Lessons From History: When the Game Looked Away
This isn’t the first time baseball has faced its moral reckoning.
- 1919 Black Sox Scandal: Eight Chicago White Sox players were banned for fixing the World Series.
- Pete Rose Case (1989): The game’s all-time hits leader received a lifetime ban for betting on games he managed.
- Steroid Era (2000s): Performance enhancement eroded decades of record-based credibility.
Each scandal forced MLB to evolve not just in rules, but in philosophy.
Now, with betting fully legalized and commercialized, baseball faces its most complex moral crisis yet.
The Broader Risk: When Sports Become Markets
At its core, the Clase-Ortiz investigation reveals how the commodification of sport has changed the stakes.
Every pitch is now a product.
Every play, a potential transaction.
Every athlete, a brand with a data trail.
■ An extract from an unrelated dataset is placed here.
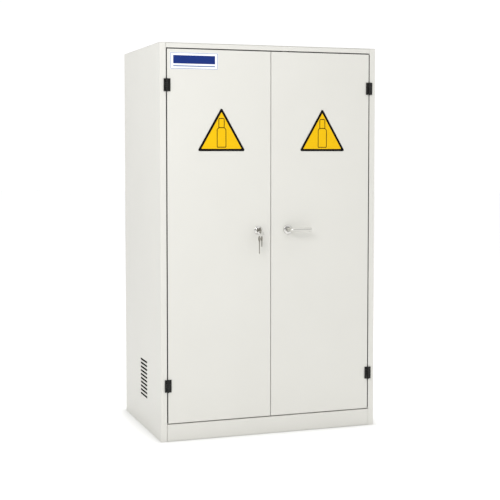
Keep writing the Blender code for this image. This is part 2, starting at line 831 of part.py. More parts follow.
def cylinder_rail():
    """A hat section across the back panel for the bottles to lean on."""
    foot = BACK - 2 * SHEET - 2 * FIT - SHEET / 2
    web = foot - CYLINDER_RAIL_DEPTH
    edge = HAT_HALF + HAT_FOOT
    corners = [
        (foot, BAR_Z - edge), (foot, BAR_Z - HAT_HALF), (web, BAR_Z - HAT_HALF),
        (web, BAR_Z + HAT_HALF), (foot, BAR_Z + HAT_HALF), (foot, BAR_Z + edge),
    ]
    span = (-CYLINDER_RAIL_HALF, CYLINDER_RAIL_HALF)
    folded_sheet("cylinder_rail", corners, "X", span, white_paint)


def bar_hook(side_name):
    """An open cradle on the side panel that holds one end of the retaining bar."""
    side = SIDES[side_name]
    half = BAR_RADIUS + HOOK_ROOM
    y = behind(BAR_DEPTH)
    corners = [
        (y - half, BAR_Z + HOOK_RISE), (y - half, BAR_Z - half),
        (y + half, BAR_Z - half), (y + half, BAR_Z + HOOK_RISE),
    ]
    ends = sorted((side * 0.428, side * (INNER_SIDE - FIT)))
    folded_sheet(side_name + "_bar_hook", corners, "X", ends, zinc_plate, bend=0.006)


def retaining_bar():
    """A tube across the cabinet, lying in its two cradles."""
    half = INNER_SIDE - 0.0015
    z = BAR_Z - HOOK_ROOM + SHEET / 2 + FIT
    place = (0, behind(BAR_DEPTH), z)
    bar = disc("retaining_bar", place, BAR_RADIUS, (-half, half), "X", zinc_plate, cabinet)
    ends = (-half - 0.01, half + 0.01)
    cut(bar, disc("retaining_bar_bore", place, BAR_RADIUS - SHEET, ends, "X", steel, tools))
    return bar


def build_carcass():
    for side_name in SIDES:
        side_panel(side_name)
        vent_baffle(side_name)
        shelf_runner(side_name)
        bar_hook(side_name)
    top_panel()
    back_panel()
    floor_panel()
    cylinder_rail()
    outer_flange = HEIGHT - SHEET - FIT - SHEET / 2
    header_z = rail("header_rail", outer_flange, HEIGHT - HEADER, -1, bolt_middle(-1))
    kick_z = rail("kick_rail", SHEET / 2, KICK, 1, bolt_middle(1))
    keeper("upper_keeper", header_z, 1, bolt_middle(-1))
    keeper("lower_keeper", kick_z, -1, bolt_middle(1))
    for side_name, side in SIDES.items():
        door_buffer(f"{side_name}_upper_buffer", side * 0.380, header_z - 0.0070)
        door_buffer(f"{side_name}_lower_buffer", side * 0.380, kick_z + 0.0070)


def build_left_door():
    door = axis_at("left_door_axis", (-HINGE_X, HINGE_Y, 0))
    pan = door_pan("left")
    cut(pan, disc("lock_hole", (LOCK_X, 0, LOCK_Z), LOCK_HOLE, THROUGH_SKIN, "Y", steel, tools))
    carry(door, pan, door_stiffener("left"), sign_plate("left"), name_plate(), lock_housing(), lock_nut())
    carry(door, *[hinge("left", level) for level in HINGE_HEIGHTS])
    lock = axis_at("lock_axis", (LOCK_X, FRONT, LOCK_Z), door)
    carry(lock, lock_plug(), lock_cam())
    key = axis_at("key_slide", (LOCK_X, FRONT, LOCK_Z), lock)
    carry(key, door_key())
    ring = axis_at("key_ring_axis", ring_pivot(), key)
    carry(ring, key_ring(), spare_key("long_spare_key", -0.006, 0.0115, 0.092),
          spare_key("short_spare_key", 0.004, 0.0100, 0.064))


def build_right_door():
    door = axis_at("right_door_axis", (HINGE_X, HINGE_Y, 0))
    pan = door_pan("right")
    cut(
        pan,
        disc("spindle_hole", (HANDLE_X, 0, HANDLE_Z), SPINDLE_HOLE, THROUGH_SKIN, "Y", steel, tools),
        bolt_hole("door_top_hole", bolt_middle(-1), DOOR_TOP),
        bolt_hole("door_bottom_hole", bolt_middle(1), DOOR_BOTTOM),
    )
    carry(door, pan, door_stiffener("right"), sign_plate("right"), handle_rosette(), spindle_bush())
    carry(door, bolt_guide("upper_bolt_guide", bolt_middle(-1), DOOR_TOP - 0.056))
    carry(door, bolt_guide("lower_bolt_guide", bolt_middle(1), DOOR_BOTTOM + 0.056))
    carry(door, *[hinge("right", level) for level in HINGE_HEIGHTS])
    lever = axis_at("lever_axis", (HANDLE_X, FRONT, HANDLE_Z), door)
    carry(lever, lever_handle(), spindle(), bolt_cam())
    bolts = (("upper_bolt", -1, DOOR_TOP - 0.0005), ("lower_bolt", 1, DOOR_BOTTOM + 0.0005))
    for name, sign, end_z in bolts:
        slide = axis_at(name + "_slide", (bolt_middle(sign), behind(BOLT_DEPTH), HANDLE_Z), door)
        carry(slide, bolt(name, sign, end_z))


def build_loose_pieces():
    for name, piece in (("shelf_lift", shelf()), ("tray_lift", spill_tray()), ("bar_lift", retaining_bar())):
        carry(axis_at(name, (0, 0, 0)), piece)


for old in list(bpy.data.objects):
    bpy.data.objects.remove(old)

cabinet = new_collection("safety_cabinet")
tools = new_collection("cutters")

white_paint = material("white_powder_coat", (0.83, 0.83, 0.80), 0.45, 0.0)
hinge_black = material("black_zinc_casting", (0.012, 0.012, 0.010), 0.45, 0.2)
chrome = material("chrome_plate", (0.80, 0.80, 0.82), 0.12, 1.0)
brass = material("nickel_plated_brass", (0.62, 0.60, 0.55), 0.28, 1.0)
zinc_plate = material("zinc_plated_steel", (0.60, 0.62, 0.64), 0.35, 1.0)
galvanised = material("galvanised_steel", (0.55, 0.57, 0.58), 0.45, 1.0)
sign_yellow = material("yellow_vinyl", (0.93, 0.57, 0.02), 0.35, 0.0)
label_white = material("white_vinyl", (0.90, 0.91, 0.93), 0.30, 0.0)
vent_black = material("black_mesh", (0.010, 0.010, 0.010), 0.60, 0.0)
rubber = material("black_rubber", (0.020, 0.020, 0.020), 0.80, 0.0)
steel = material("cutter", (0.5, 0.5, 0.5), 0.5, 1.0)

build_carcass()
build_left_door()
build_right_door()
build_loose_pieces()
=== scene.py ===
"""Surfaces, finishes and studio of a white two-door safety cabinet.

Metres, +Z up, the doors face -Y. Every new piece is a set of rings of points worked out as whole
arrays, and every finish is a node material with its pattern at its real size.
"""

import math

import bmesh
import bpy
import numpy as np
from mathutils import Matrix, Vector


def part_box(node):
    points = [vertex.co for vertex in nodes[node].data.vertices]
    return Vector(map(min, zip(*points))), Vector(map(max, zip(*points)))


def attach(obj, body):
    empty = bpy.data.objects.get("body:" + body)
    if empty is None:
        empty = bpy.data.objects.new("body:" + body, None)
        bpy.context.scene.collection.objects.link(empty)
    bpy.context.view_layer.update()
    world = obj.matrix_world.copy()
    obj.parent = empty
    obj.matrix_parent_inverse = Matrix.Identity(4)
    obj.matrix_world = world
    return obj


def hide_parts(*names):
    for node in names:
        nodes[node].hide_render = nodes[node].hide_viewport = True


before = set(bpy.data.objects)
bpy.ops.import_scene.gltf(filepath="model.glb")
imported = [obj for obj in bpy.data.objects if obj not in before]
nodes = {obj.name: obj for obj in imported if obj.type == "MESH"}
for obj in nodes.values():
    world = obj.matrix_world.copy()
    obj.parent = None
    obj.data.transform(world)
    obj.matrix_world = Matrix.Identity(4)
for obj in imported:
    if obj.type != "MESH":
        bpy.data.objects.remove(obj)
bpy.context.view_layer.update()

MM = 0.001
TURN = 2 * math.pi
FIT = 0.3 * MM  # gap kept to the sheet that a piece lies on
AXIS = 0.001 * MM  # radius that stands for zero where a turned profile meets its axis
MIX_FIRST, MIX_SECOND, MIX_RESULT = 6, 7, 2  # a mix node's colour sockets
FILM_GRAIN = 0.8 * MM
DOOR_LOW, DOOR_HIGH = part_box("left_door_pan")
FACE = DOOR_LOW[1]  # the doors' front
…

Sports have always been entertainment, but now, they’re also markets.
And in markets, where money flows freely, risk follows closely behind.
The challenge for MLB and other leagues isn’t just regulation, it’s restoring the soul of competition in an age that monetizes everything.
What to Watch Next
- Investigation Findings: Federal and league probes will reveal whether insider activity occurred.
- MLB’s Disciplinary Response: Expect scrutiny of how the league enforces betting rules.
- Sponsorship Stability: Watch how betting partners and team sponsors respond to potential reputational fallout.
- Fan Sentiment: Social media will amplify public judgment long before official statements do.
- Policy Reform: MLB may revise its player-betting policies, balancing deterrence with education.
Final Reflection: Integrity Is Still the MVP
At its best, baseball is poetry, rhythm, timing, teamwork.
At its worst, it’s a business that can forget its own heart.
The Clase and Ortiz investigation is more than a scandal, it’s a wake-up call.
Because in an age where every swing, throw, and stat can be bet on, the only thing that can’t be gambled with is trust.
And if baseball or any sport loses that, no amount of streaming deals or sponsorship money can bring it back.
Quote of the Day :
“Sports can survive defeat. What they can’t survive is disbelief.”